(begin)

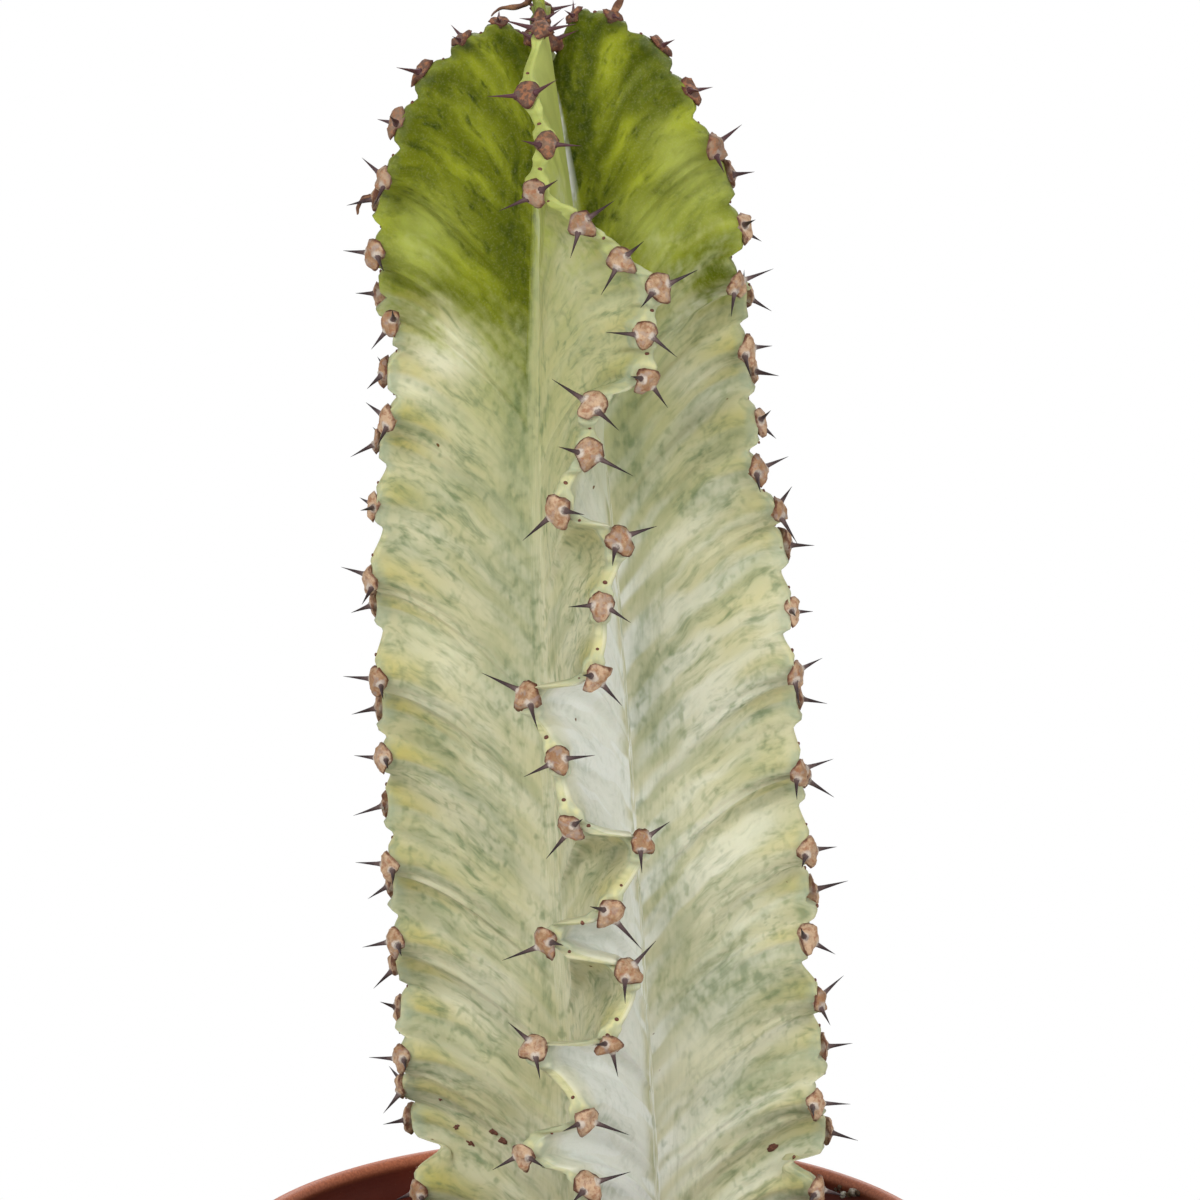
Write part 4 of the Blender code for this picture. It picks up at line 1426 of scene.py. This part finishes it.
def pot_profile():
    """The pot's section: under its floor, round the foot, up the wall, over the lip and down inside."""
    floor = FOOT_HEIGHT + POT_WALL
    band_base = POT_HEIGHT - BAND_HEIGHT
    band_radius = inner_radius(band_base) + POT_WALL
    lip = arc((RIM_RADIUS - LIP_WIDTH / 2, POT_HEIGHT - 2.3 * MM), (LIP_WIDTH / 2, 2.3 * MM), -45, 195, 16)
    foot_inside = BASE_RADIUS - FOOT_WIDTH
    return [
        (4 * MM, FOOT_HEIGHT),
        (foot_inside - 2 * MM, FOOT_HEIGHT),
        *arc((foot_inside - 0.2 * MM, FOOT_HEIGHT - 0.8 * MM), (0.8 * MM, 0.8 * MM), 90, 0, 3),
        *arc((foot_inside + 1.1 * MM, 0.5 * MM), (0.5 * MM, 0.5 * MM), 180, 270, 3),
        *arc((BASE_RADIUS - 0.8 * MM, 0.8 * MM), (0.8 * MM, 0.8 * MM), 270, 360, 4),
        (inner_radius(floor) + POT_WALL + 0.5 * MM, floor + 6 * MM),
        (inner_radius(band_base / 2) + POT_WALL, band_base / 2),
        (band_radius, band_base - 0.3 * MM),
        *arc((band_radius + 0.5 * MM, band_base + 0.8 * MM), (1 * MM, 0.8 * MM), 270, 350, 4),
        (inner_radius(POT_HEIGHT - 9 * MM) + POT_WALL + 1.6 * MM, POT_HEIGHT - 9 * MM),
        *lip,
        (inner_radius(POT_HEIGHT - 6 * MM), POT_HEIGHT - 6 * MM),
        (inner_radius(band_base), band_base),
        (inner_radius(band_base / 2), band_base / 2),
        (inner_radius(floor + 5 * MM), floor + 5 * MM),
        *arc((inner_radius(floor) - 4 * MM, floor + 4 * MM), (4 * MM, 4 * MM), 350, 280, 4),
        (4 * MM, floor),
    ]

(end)

• **What is being asked**: Restate the whole listing exactly, leaving out nothing.

• **Output below**:
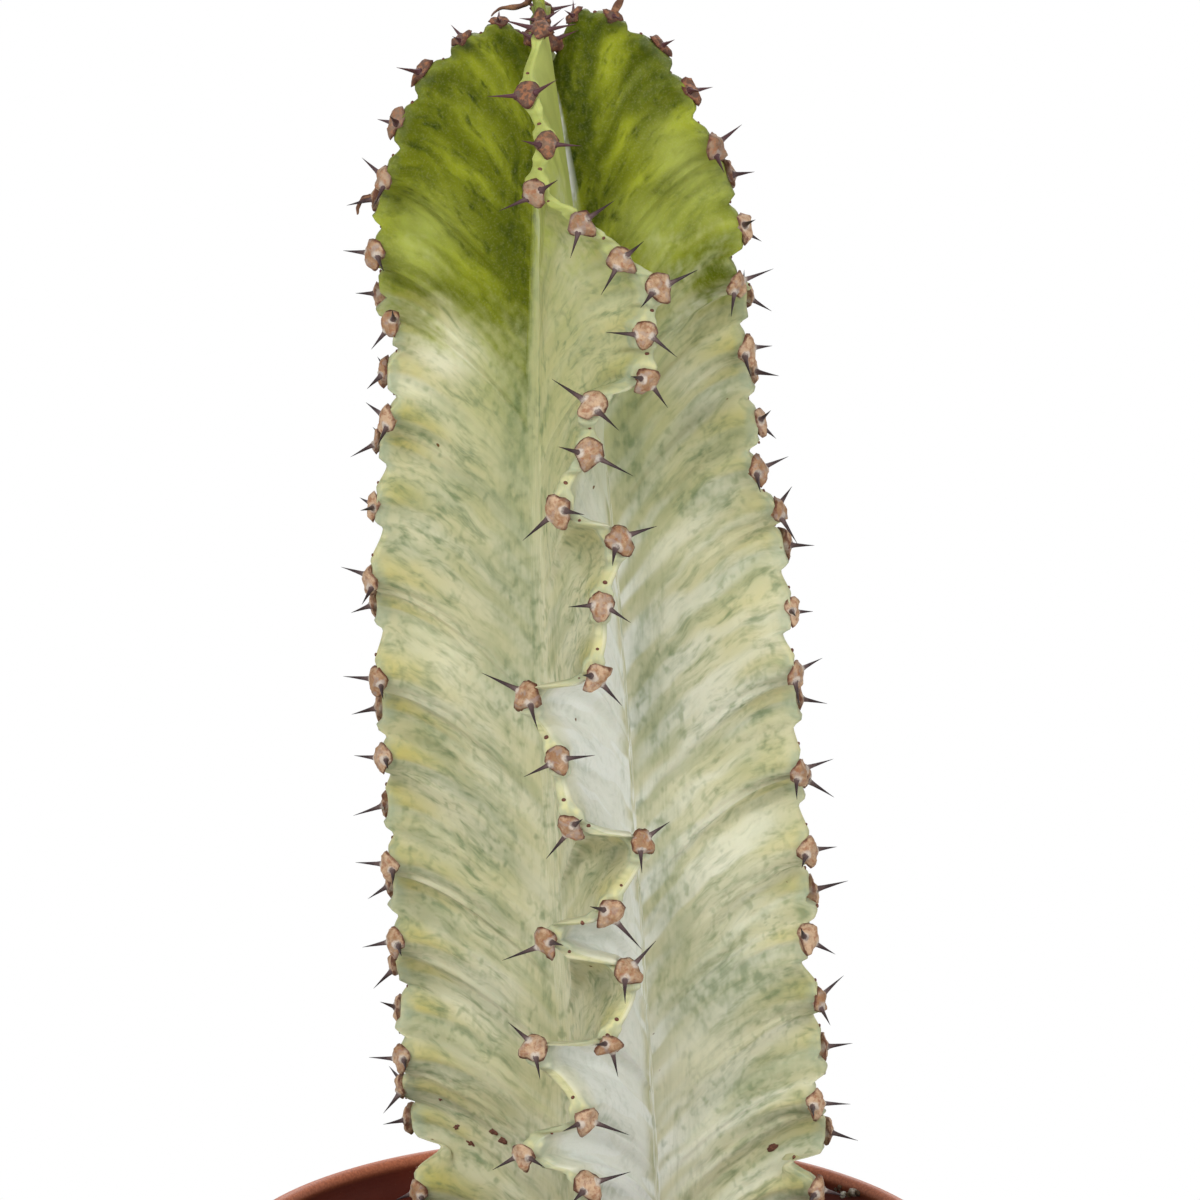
Write part 4 of the Blender code for this picture. It picks up at line 1426 of scene.py. This part finishes it.
def pot_profile():
    """The pot's section: under its floor, round the foot, up the wall, over the lip and down inside."""
    floor = FOOT_HEIGHT + POT_WALL
    band_base = POT_HEIGHT - BAND_HEIGHT
    band_radius = inner_radius(band_base) + POT_WALL
    lip = arc((RIM_RADIUS - LIP_WIDTH / 2, POT_HEIGHT - 2.3 * MM), (LIP_WIDTH / 2, 2.3 * MM), -45, 195, 16)
    foot_inside = BASE_RADIUS - FOOT_WIDTH
    return [
        (4 * MM, FOOT_HEIGHT),
        (foot_inside - 2 * MM, FOOT_HEIGHT),
        *arc((foot_inside - 0.2 * MM, FOOT_HEIGHT - 0.8 * MM), (0.8 * MM, 0.8 * MM), 90, 0, 3),
        *arc((foot_inside + 1.1 * MM, 0.5 * MM), (0.5 * MM, 0.5 * MM), 180, 270, 3),
        *arc((BASE_RADIUS - 0.8 * MM, 0.8 * MM), (0.8 * MM, 0.8 * MM), 270, 360, 4),
        (inner_radius(floor) + POT_WALL + 0.5 * MM, floor + 6 * MM),
        (inner_radius(band_base / 2) + POT_WALL, band_base / 2),
        (band_radius, band_base - 0.3 * MM),
        *arc((band_radius + 0.5 * MM, band_base + 0.8 * MM), (1 * MM, 0.8 * MM), 270, 350, 4),
        (inner_radius(POT_HEIGHT - 9 * MM) + POT_WALL + 1.6 * MM, POT_HEIGHT - 9 * MM),
        *lip,
        (inner_radius(POT_HEIGHT - 6 * MM), POT_HEIGHT - 6 * MM),
        (inner_radius(band_base), band_base),
        (inner_radius(band_base / 2), band_base / 2),
        (inner_radius(floor + 5 * MM), floor + 5 * MM),
        *arc((inner_radius(floor) - 4 * MM, floor + 4 * MM), (4 * MM, 4 * MM), 350, 280, 4),
        (4 * MM, floor),
    ]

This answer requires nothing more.